← All open source projects

Whisper

openai/whisper

Whisper is OpenAI’s model and Python package for speech recognition, speech translation into English, and language identification in audio files.

Forks 12,490
Author openai
Language Python
License MIT
Synced 2026-06-09

What it is

Whisper is OpenAI’s open project for speech recognition. It was trained on a large and diverse audio dataset and works as a multitask model: multilingual speech recognition, speech translation into English, language identification, and related audio tasks.

Technically it is a Transformer sequence-to-sequence model. A key point is the shared token format for different tasks: the model is not assembled from several separate pipeline stages, but predicts the result as a sequence. That made Whisper useful for CLI tools, Python scripts, subtitles, media archives, and voice interfaces.

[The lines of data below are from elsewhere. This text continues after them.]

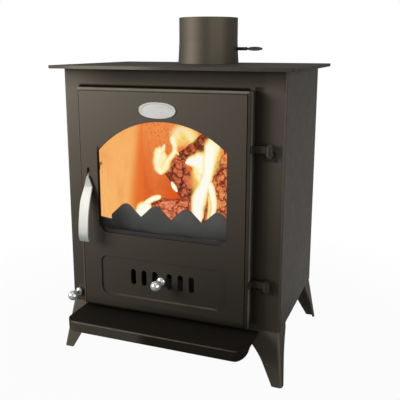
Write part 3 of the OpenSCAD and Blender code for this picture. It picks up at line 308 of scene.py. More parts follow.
def door_marks(coat):
    """The door: painted highlights on its top, left and right lips and on the pressed panel's lower edge;
    painted shade on the lower right, at the window's edge, in the groove, on the bend at the right, on
    its top face and on a strip at its foot."""
    f, x, y, z = coat.f, coat.x, coat.y, coat.z
    low, high = leaf_low, leaf_high
    streaky = f.step(f.grain(26.0, 3.0, 0.6), 0.25, 0.6, 0.6, 1.0)
    front_lip = f.fade(y, *past(low.y, 3.5, 5.5))
    # Painted highlights along the door's top and left lips
    upper = f.step(z, *past(high.z, -4.2, -1.5)) * front_lip
    coat.lay(upper * streaky, (0.165, 0.150, 0.120))
    left_lip = f.fade(x, *past(low.x, 2.2, 3.8)) * front_lip * f.fade(z, *past(low.z, 100, 260))
    coat.lay(left_lip * streaky, (0.070, 0.060, 0.046))
    # Painted shade: the door is darker and duller towards its lower right
    lower_right_shade = f.fade(z, *past(low.z, 30, 240)) * f.step(x, -0.12, 0.12, 0.25, 1.0)
    coat.lay(lower_right_shade * 0.7, times(coat.dark, 0.3))
    coat.shine += lower_right_shade * 0.13

    # Painted shade in the window's reveal and along the rim at its left
    reveal = f.step(y, *past(low.y, 0.4, 1.2)) * f.band(x, *past(0.0, -136.5, -135.5, 127, 128)) * f.band(
        z, *past(FLOOR_OF_BODY, 150, 155, 400, 405))
    rim = f.band(x, *past(0.0, -138.5, -135, -132, -130)) * f.band(
        z, *past(FLOOR_OF_BODY, 172, 184, 325, 345))
    window_shade = reveal.most(rim * 0.8)
    coat.lay(window_shade, PAINTED_SHADE_BLACK)
    coat.shine += window_shade * 0.35

    # A painted highlight on the door's right side, and painted shade on the bend before it
    flank = f.step(x, *past(high.x, -0.9, -0.3))
    side_lip = flank * f.band(y, *past(low.y, 4, 6, 10, 20))
    bend = f.step(x, *past(high.x, -4.7, -3)) * front_lip
    coat.lay(bend * 0.9, (0.0042, 0.0046, 0.0026))
    coat.lay(side_lip * streaky, (0.125, 0.118, 0.086))
    # Painted shade in the groove round the door's face
    groove = f.fade(abs(coat.edge - 5.5 * MM), *past(0.0, 0.6, 1.2)) * f.fade(y, *past(low.y, 1.5, 2))
    groove *= f.step(x, *past(high.x, -9, -7), 0.45, 1.0) * f.step(x, *past(low.x, 7, 9), 0.25, 1.0)
    coat.lay(groove, (0.002, 0.0018, 0.0014))
    coat.shine += groove * 0.35 + bend * 0.12

    # A painted highlight along the pressed panel's lower edge
    panel_low = FLOOR_OF_BODY + 40.5 * MM
    panel_highlight = f.fade(abs(z - panel_low), *past(0.0, 0.7, 1.6)) * f.band(x, *past(0.0, -125, -85, 100, 114))
    coat.lay(panel_highlight * streaky * 0.8, (0.058, 0.049, 0.033))
    # Painted shade on the door's top face and on a strip at its foot
    sill = f.step(z, *past(high.z, -1.2, -0.6)) * (1.0 - front_lip)
    coat.lay(sill, PAINTED_SHADE_BLACK)
    coat.shine += sill * 0.4
    foot_strip = f.fade(z, *past(low.z, 4, 31))
    coat.lay(foot_strip * 0.6 * (1.0 - panel_highlight).clamped(), times(coat.dark, 0.4))
    # The painted highlights keep their shine where the painted shade takes it away
    painted_highlights = (left_lip + upper + side_lip + panel_highlight).clamped()
    foot_shade = foot_strip * f.step(x, -0.12, 0.05, 0.33, 0.68)
    coat.painted_shade = (sill * 0.8).most(foot_shade, groove * 0.8, window_shade, lower_right_shade * 0.42, bend * 0.2) - painted_highlights


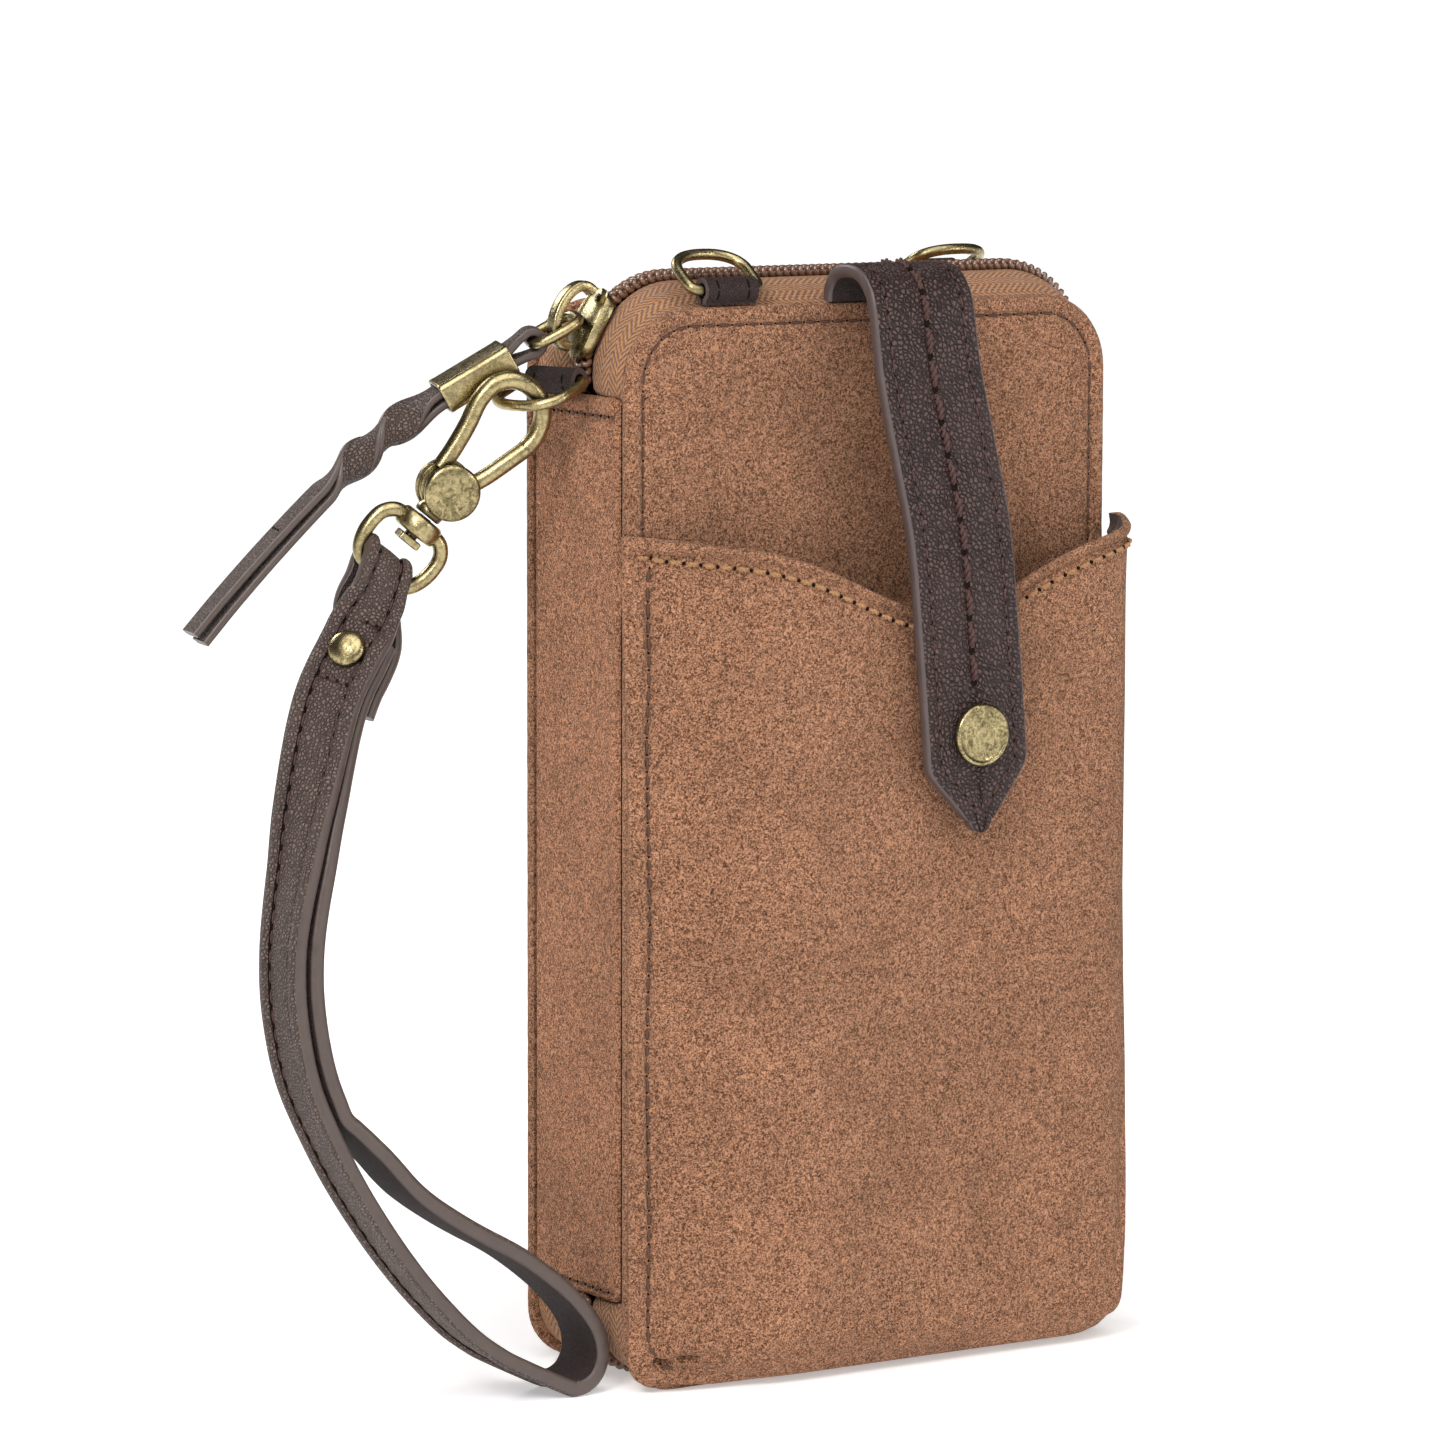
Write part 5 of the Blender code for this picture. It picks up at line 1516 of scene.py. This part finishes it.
def add_flat_wire(shape, path, side, half_width, half_height):
    """A bar of rounded square section along a path."""
    side = Vector(side)
    rings = []
    for point, along in zip(path, tangents(path)):
        across = crosswise(side, along)
        up = along.cross(across)
        ring = []
        for k in range(20):
            angle = 2 * math.pi * (k + 0.5) / 20
            ring.append(point + across * half_width * bulged(math.cos(angle), 0.45)
                        + up * half_height * bulged(math.sin(angle), 0.45))
        rings.append(ring)
    shape.loft(rings)


def build_link(materials):
    """The oval wire link between the slider's crown and the leather pull."""
    start = corner_point(ZIP_TOP_RADIUS + 2.8 + LINK_WIRE, SLIDER_ANGLE, COIL_SPLIT)
    along = (LINK_END - start).normalized()
    length = (LINK_END - start).length
    across = crosswise(Vector((0.0, 1.0, 0.0)), along)
    path = []
    for k in range(80):
        angle = 2 * math.pi * (k + 0.5) / 80
        u = 0.5 * length * (1.0 - bulged(math.cos(angle), 0.7))
        path.append(start + along * u
                    + across * LINK_HALF_WIDTH * bulged(math.sin(angle), 0.6))
    shape = Shape()
    add_tube(shape, path, LINK_WIRE, along.cross(across), closed=True, sides=14)
    settle_brass(shape, "pull_link", "slider_link", materials, angle=80.0, ending="_wire")


def thong_layers():
    """Frames of the pull's leather: up the near layer, round the link and down the other."""
    centre = smooth(THONG_ROUTE, 16)
    runs = tangents(centre)
    upper = []
    lower = []
    travelled = 0.0
    for i, (point, run) in enumerate(zip(centre, runs)):
        if i:
            travelled += (point - centre[i - 1]).length
        across = crosswise(THONG_ACROSS, run)
        normal = across.cross(run)
        turn = 2 * math.pi * eased(travelled, *THONG_TWIST)
        wide = across * math.cos(turn) + normal * math.sin(turn)
        out = normal * math.cos(turn) - across * math.sin(turn)
        twist = dent(travelled - 0.5 * sum(THONG_TWIST), 9.0)
        share = i / (len(centre) - 1)
        spread = THONG_FOLD_RADIUS - 0.95 * min(share / 0.09, 1.0) + 0.45 * max(share - 0.6, 0.0)
        spread += 0.35 * twist
        half = THONG_FOLD_HALF_WIDTH + min(max(travelled - 1.8, 0.0) / 3.0, 1.0) * (
            0.5 * THONG_WIDTH - THONG_FOLD_HALF_WIDTH)
        upper.append((point + out * spread, wide, half, twist))
        lower.append((point - out * spread, wide, half, twist))
    across = crosswise(THONG_ACROSS, runs[0])
    normal = across.cross(runs[0])
    turn = []
    for k in range(1, 12):
        angle = math.pi * k / 12
        place = (LINK_END + normal * THONG_FOLD_RADIUS * math.cos(angle)
                 - runs[0] * THONG_FOLD_RADIUS * math.sin(angle))
        turn.append((place, across, THONG_FOLD_HALF_WIDTH, 0.0))
    return upper[::-1] + turn + lower


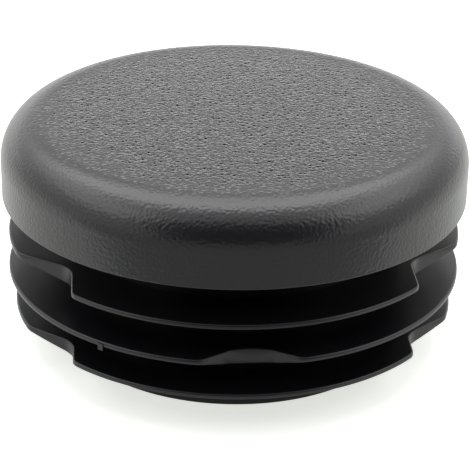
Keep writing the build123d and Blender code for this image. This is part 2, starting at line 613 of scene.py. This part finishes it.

What is inside and how people use it

The repository contains the Python package, CLI, model card, examples, and a table of model sizes. The sizes trade off speed, memory, and accuracy: from tiny and base to large and turbo. In practice, model choice depends on hardware, language, and task.

CLI and Python API

This example shows two levels of use: a ready command for a file and a programmatic call inside Python.

Language: Python
# CLI:
# whisper audio.mp3 --model turbo

import whisper

model = whisper.load_model("turbo")
result = model.transcribe("audio.mp3")
print(result["text"])

Common scenarios include transcribing recordings, interviews, podcasts, lectures, videos, or calls. Another scenario is embedding recognition into an application through the Python API and sending text into search, editing, summarization, or subtitles.

Strengths and limitations

Whisper’s strength is simple installation and broad language coverage. It is useful when you need text from audio without building a speech model yourself.

The limitations are practical: quality depends on noise, diction, language, and model choice; ffmpeg must be installed separately; larger models need meaningful memory and hardware. Turbo is faster, but not meant for speech translation into English.